### Extracted data
>> Start

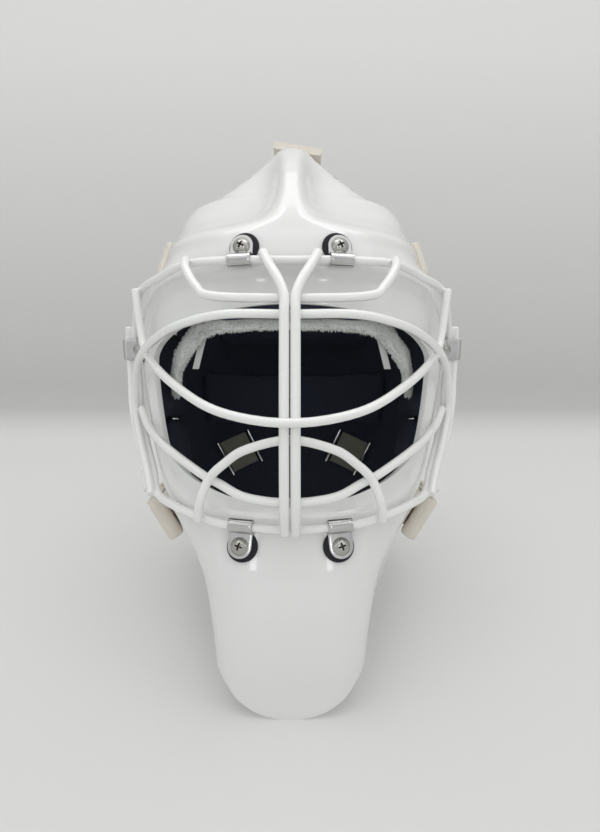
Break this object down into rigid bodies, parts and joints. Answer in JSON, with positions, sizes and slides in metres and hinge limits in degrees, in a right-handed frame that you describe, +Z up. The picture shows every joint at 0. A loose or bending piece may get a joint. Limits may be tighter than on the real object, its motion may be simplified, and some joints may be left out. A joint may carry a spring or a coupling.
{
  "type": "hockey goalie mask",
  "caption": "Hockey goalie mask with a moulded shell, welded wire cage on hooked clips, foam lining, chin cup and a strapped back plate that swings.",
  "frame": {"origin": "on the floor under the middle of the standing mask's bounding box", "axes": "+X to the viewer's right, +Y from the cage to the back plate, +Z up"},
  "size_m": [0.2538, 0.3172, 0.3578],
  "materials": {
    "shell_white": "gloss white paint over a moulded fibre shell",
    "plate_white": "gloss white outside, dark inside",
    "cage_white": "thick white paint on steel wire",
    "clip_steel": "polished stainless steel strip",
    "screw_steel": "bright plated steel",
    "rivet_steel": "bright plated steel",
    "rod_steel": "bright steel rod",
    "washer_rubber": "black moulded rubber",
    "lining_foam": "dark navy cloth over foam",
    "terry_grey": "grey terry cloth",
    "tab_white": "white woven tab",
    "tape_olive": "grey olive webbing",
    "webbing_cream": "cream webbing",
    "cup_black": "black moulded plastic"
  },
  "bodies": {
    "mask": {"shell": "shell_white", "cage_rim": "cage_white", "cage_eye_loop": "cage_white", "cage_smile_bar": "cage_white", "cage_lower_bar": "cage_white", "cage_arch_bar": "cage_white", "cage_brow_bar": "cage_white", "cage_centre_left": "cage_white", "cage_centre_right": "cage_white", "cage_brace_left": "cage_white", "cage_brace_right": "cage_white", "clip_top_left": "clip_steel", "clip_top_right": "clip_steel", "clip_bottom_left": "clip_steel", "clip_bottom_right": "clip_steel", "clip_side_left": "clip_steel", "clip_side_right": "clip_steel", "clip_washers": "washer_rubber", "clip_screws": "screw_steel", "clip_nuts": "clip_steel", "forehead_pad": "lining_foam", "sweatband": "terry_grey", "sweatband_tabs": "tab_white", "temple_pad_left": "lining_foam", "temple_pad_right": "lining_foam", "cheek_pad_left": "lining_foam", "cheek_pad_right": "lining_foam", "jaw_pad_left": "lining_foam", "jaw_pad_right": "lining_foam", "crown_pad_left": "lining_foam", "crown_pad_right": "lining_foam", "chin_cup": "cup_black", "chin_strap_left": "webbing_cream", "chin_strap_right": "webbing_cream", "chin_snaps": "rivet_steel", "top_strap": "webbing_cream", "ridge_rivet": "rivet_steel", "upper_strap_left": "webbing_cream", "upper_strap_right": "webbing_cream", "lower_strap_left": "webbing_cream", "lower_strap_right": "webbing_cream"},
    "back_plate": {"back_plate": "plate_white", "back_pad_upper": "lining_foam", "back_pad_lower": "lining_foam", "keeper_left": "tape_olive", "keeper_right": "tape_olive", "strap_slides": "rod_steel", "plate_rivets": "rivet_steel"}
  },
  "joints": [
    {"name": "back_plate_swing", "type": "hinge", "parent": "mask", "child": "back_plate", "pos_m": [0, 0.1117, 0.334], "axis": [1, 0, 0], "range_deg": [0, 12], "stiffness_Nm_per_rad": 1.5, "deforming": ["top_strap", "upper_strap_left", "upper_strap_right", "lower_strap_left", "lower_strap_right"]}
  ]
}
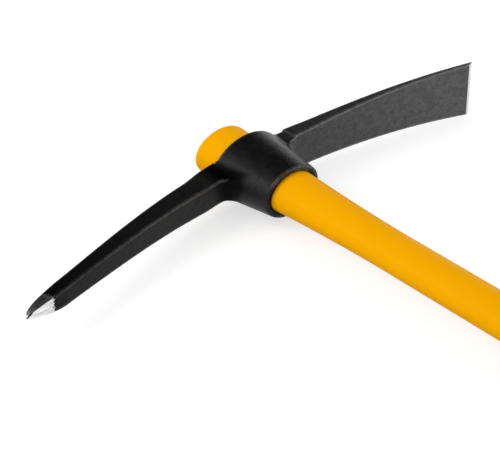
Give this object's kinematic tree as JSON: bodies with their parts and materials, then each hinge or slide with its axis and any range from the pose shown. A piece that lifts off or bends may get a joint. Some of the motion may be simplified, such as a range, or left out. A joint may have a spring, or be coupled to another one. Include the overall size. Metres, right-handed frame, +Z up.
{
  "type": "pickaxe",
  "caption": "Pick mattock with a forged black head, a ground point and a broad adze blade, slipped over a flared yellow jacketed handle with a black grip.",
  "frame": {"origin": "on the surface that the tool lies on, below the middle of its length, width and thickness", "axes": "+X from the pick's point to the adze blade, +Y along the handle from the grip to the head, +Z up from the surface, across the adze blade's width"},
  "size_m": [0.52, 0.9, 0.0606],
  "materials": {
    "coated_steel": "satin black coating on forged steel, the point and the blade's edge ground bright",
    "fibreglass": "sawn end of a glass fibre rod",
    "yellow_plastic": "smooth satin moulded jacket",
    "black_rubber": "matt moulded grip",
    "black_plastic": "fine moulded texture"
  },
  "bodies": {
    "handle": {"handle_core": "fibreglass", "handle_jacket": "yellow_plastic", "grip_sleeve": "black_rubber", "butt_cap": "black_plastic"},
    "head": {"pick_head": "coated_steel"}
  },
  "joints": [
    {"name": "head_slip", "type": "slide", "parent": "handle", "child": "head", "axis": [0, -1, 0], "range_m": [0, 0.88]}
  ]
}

>> End

### Aim
Go through the records above, find every line with the word "frame", and list those lines.

### Exercise response
Break this object down into rigid bodies, parts and joints. Answer in JSON, with positions, sizes and slides in metres and hinge limits in degrees, in a right-handed frame that you describe, +Z up. The picture shows every joint at 0. A loose or bending piece may get a joint. Limits may be tighter than on the real object, its motion may be simplified, and some joints may be left out. A joint may carry a spring or a coupling.
  "frame": {"origin": "on the floor under the middle of the standing mask's bounding box", "axes": "+X to the viewer's right, +Y from the cage to the back plate, +Z up"},
Give this object's kinematic tree as JSON: bodies with their parts and materials, then each hinge or slide with its axis and any range from the pose shown. A piece that lifts off or bends may get a joint. Some of the motion may be simplified, such as a range, or left out. A joint may have a spring, or be coupled to another one. Include the overall size. Metres, right-handed frame, +Z up.
  "frame": {"origin": "on the surface that the tool lies on, below the middle of its length, width and thickness", "axes": "+X from the pick's point to the adze blade, +Y along the handle from the grip to the head, +Z up from the surface, across the adze blade's width"},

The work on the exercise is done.